When Janet and Clint arrived, we went to Palomas to visit the sister of a young woman she knew well. The sister, Socorro, responded instantly to the idea of a dinner by saying we could hold it at a hall she had to rent out for special events. We should do it the next day, on Christmas Eve, she said. This amazingly good-humored woman said she'd rent a car with a loudspeaker to advertise the dinner.
We spent the day cooking in the kitchen that belonged to Socorro's hall, where the tap water didn't work for a few hours and there was a large puddle on the floor until a friend of Socorro's fixed it. The day was achingly warm and summery, in the high 60s and windless.
About 4, when people started arriving, we didn't really know how to go about it. A couple of women came in with eight or nine kids, and I told them to go sit at a couple small tables. They sat all bunched up and shy until I told them to come in the kitchen, where I gave them plates and forks.
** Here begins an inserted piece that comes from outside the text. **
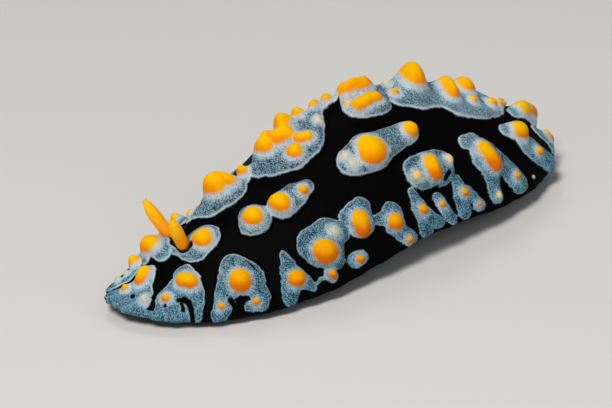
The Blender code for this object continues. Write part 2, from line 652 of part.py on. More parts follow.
def add_rhinophores(head, material, home, cutters):
    """Two ringed feelers, each in a pit cut into the head."""
    for name, (station, across, forward, outward, length) in RHINOPHORES.items():
        root, axis = rhinophore_frame(station, across, forward, outward)
        turned(name, rhinophore_profile(length), ROUND_STEPS, material, home, root, axis)
        narrow = STALK_RADIUS + GAP
        wide = narrow + PIT_FLARE
        pit = [(0.0, CUTTER_TOP), (wide, CUTTER_TOP), (narrow, -PIT_DEPTH), (0.0, -PIT_DEPTH)]
        cutter = turned(f"pit_{name}", pit, ROUND_STEPS, material, cutters, root, axis)
        cutter.hide_render = True
        cutter.display_type = "WIRE"
        cut = head.modifiers.new(f"pit_{name}", "BOOLEAN")
        cut.object = cutter
        cut.operation = "DIFFERENCE"
        cut.solver = "MANIFOLD"


def add_mouth(material, home, cutters):
    """A small bulb before the foot with the slit of the mouth, and a feeler on each side of it."""
    half_long, half_wide = MOUTH_SIZE
    tip_height = edge_height(-HALF_LENGTH)
    roof = float(underside(MOUTH_AT, 0.0, -MOUTH_AT / HALF_LENGTH, tip_height)) - GAP
    centre = Vector((MOUTH_AT, 0.0, (MOUTH_FLOOR + roof) / 2.0))
    half_high = (roof - MOUTH_FLOOR) / 2.0
    bulb = bmesh.new()
    stretch = Matrix.Diagonal((half_long, half_wide, half_high, 1.0))
    bmesh.ops.create_uvsphere(bulb, u_segments=14, v_segments=9, radius=1.0,
                              matrix=Matrix.Translation(centre) @ stretch)
    mouth = add_object("mouth", finished(bulb, "mouth"), material, home)
    slit = bmesh.new()
    add_box(slit, centre - Vector((half_long, 0.0, 0.0)), SLIT_SIZE)
    cutter = add_object("mouth_slit", finished(slit, "mouth_slit"), material, cutters)
    cutter.hide_render = True
    cutter.display_type = "WIRE"
    cut = mouth.modifiers.new("slit", "BOOLEAN")
    cut.object = cutter
    cut.operation = "DIFFERENCE"
    profile = [
        (0.0, TENTACLE_LENGTH), (TENTACLE_RADIUS * 0.45, TENTACLE_LENGTH - 0.1),
        (TENTACLE_RADIUS * 0.85, TENTACLE_LENGTH * 0.6), (TENTACLE_RADIUS, TENTACLE_LENGTH * 0.2),
        (TENTACLE_RADIUS, 0.0), (0.0, 0.0),
    ]
    for name, side in (("oral_tentacle_left", -1.0), ("oral_tentacle_right", 1.0)):
        axis = Vector((TENTACLE_LEAN[0], side * TENTACLE_LEAN[1], 0.0)).normalized()
        root = centre + Vector((0.1, side * (half_wide + GAP + 0.8 * TENTACLE_RADIUS), -0.15))
        turned(name, profile, 12, material, home, root, axis)


def add_vent(tail, material, home, cutters):
    """The short tube of the vent, which opens on the back near the tail."""
    station, across = VENT_AT
    root = Vector(back([station], [across])[0])
    axis = Vector(back_normals(np.array([station]), np.array([across]))[0])
    inner = VENT_RADIUS * 0.45
    profile = [
        (0.0, VENT_HEIGHT * 0.4), (inner * 0.8, VENT_HEIGHT * 0.4), (inner, VENT_HEIGHT),
        (VENT_RADIUS * 0.8, VENT_HEIGHT), (VENT_RADIUS, VENT_HEIGHT * 0.8), (VENT_RADIUS, 0.0),
        (0.0, 0.0),
    ]
    turned("vent", profile, 12, material, home, root, axis)
    wide = VENT_RADIUS + GAP
    seat = [(0.0, CUTTER_TOP), (wide, CUTTER_TOP), (wide, -GAP), (0.0, -GAP)]
    cutter = turned("vent_seat", seat, 12, material, cutters, root, axis)
    cutter.hide_render = True
    cutter.display_type = "WIRE"
    cut = tail.modifiers.new("vent_seat", "BOOLEAN")
    cut.object = cutter
    cut.operation = "DIFFERENCE"
    cut.solver = "MANIFOLD"


def flesh(name, colour, roughness):
    material = bpy.data.materials.new(name)
    material.use_nodes = True
    shader = material.node_tree.nodes["Principled BSDF"]
    shader.inputs["Base Color"].default_value = (*colour, 1.0)
    shader.inputs["Roughness"].default_value = roughness
    shader.inputs["Metallic"].default_value = 0.0
    return material


def build():
    for obj in list(bpy.data.objects):
        bpy.data.objects.remove(obj)
    home = bpy.data.collections.new("sea_slug")
    cutters = bpy.data.collections.new("cutters")
    bpy.context.scene.collection.children.link(home)
    bpy.context.scene.collection.children.link(cutters)
    mantle_skin = flesh("mantle skin", (0.16, 0.22, 0.27), 0.45)
    under_skin = flesh("foot skin", (0.09, 0.1, 0.12), 0.5)
    yellow = flesh("yellow skin", (0.95, 0.5, 0.02), 0.4)
    mantle = add_mantle(mantle_skin, home)
    add_foot(under_skin, home)
    add_rhinophores(mantle["head"], yellow, home, cutters)
    add_mouth(under_skin, home, cutters)
    add_vent(mantle["tail"], yellow, home, cutters)


build()
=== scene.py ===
# %% [markdown]
# # A warty sea slug, life size
# This small slug lives on reefs. A thick cloak, the mantle, covers its whole back like a turtle's
# shell, and under it hide the foot, the mouth and the gills. The skin is matt black, with pale
# blue-grey patches that swell out of it, and on the patches stand round yellow knobs. Two ringed
# feelers, the rhinophores, rise from pits in the head. The CAD model is the fixed frame: it gives
# the size, the pose and where each part sits. Here one fine skin takes the place of its solids.

# %% Load the frame
import math
import random

import bmesh
import bpy
import numpy as np
from mathutils import Matrix, Vector


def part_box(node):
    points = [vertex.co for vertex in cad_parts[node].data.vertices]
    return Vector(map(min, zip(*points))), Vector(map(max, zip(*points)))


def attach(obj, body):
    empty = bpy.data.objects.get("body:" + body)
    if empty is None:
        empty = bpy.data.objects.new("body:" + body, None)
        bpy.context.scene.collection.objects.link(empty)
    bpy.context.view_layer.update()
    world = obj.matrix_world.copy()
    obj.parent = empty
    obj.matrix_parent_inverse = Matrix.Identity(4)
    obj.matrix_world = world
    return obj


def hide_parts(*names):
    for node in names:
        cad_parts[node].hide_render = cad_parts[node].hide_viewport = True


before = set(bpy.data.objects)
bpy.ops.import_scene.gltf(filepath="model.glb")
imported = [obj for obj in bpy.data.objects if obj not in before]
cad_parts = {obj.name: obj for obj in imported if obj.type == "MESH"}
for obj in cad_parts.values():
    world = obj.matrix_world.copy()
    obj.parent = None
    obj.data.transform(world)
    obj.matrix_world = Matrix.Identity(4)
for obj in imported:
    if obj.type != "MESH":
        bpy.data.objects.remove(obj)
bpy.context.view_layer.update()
MM = 0.001


def short(values):
    """Numbers short enough to print."""
    return [round(float(v), 2) for v in values]


# %% [markdown]
# ## The shape of the back
# Every mark on this animal is placed by two numbers: how many millimetres along the body it is, and
# how far across, as a share of the way from the ridge to the mantle's edge, plus on the left side.
# One function turns such a place into a point of the back. The head points to -X, and the left side
# to -Y. Seen from above, the outline is a rounded oval, a little narrower at the tail. The ridge
# slopes gently to the head, drops steeply to the tail and has a low hump in between. Seen along the
# body, the section is a dome with a slight roof to it.

# %% The outline, the ridge and the section
HALF_LENGTH = 25.0
HALF_WIDTH = 12.2
TAIL_NARROWING = 0.07
OUTLINE_POWER = 2.3
OUTLINE_ROUNDNESS = 0.52
BACK_HEIGHT = 11.6
HUMP_HEIGHT = 1.3
HUMP_AT = 3.0
HUMP_LENGTH = 7.5
HEAD_SLOPE = 1.7
TAIL_SLOPE = 2.9
TAIL_ROUNDNESS = 0.8
DOME_POWER = 2.2
DOME_ROUNDNESS = 0.8
ROOF_POWER = 1.15
ROOF_SHARE = 0.38


def ease(t):
    """A smooth step from 0 to 1 as t goes from 0 to 1."""
    t = np.clip(t, 0.0, 1.0)
    return t * t * (3.0 - 2.0 * t)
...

They then lined up where food was dished out.
As a social event, it was fantastic. I met a man from the charming town of Sombrerete, Zacatecas, where I'd spent a couple days once. I saw the daughter of the Tarahumara Indian woman who sells necklaces in front of the Pink Store, and got a bright smile from her when she saw I was wearing a necklace she'd made.
There were tales of woe typical of border towns. Janet introduced me to an elderly man who was trying to cross the border because all of his family lived on the other side. There was a family who'd been deported, justly or unjustly. The wife, who was sophisticated and had grown up in Arizona, complained there was nothing for kids to do in Palomas.
Several Tarahumara women with a few children came, with the bright colors and clashing patterns they always wear. Most of them came back for two extra helpings, although we were filling their plates. "It's either feast or famine for them," someone commented.
Even though we knew some of these people would be returning home to bare cupboards, it was still a spectacularly happy event. At least they wouldn't be waking up on Christmas morning with empty stomachs. You could hear a hundred jangling jingle bells of joy.
After the meal, little kids played musical chairs to recorded American 1950s music sung in Spanish. Ana and Juana, the young women who peeled the potatoes, danced unselfconsciously to the music—holding right hands and throwing the left in the air, and then vice-versa. Strobe lights made them disappear and reappear in little flickers.
As we left, Janet spent a couple of minutes on the sidewalk with Socorro's brother Rigoberto, soulfully singing together a song by the famous pre-war writer Agustin Lara, "Alla en el rancho grande."
Filling the stomachs of children fills the interstices of our collective souls. You can almost hear the multiplication going on, sort of a crackling sound.
When you find a way to help, the border is a fountain of joy.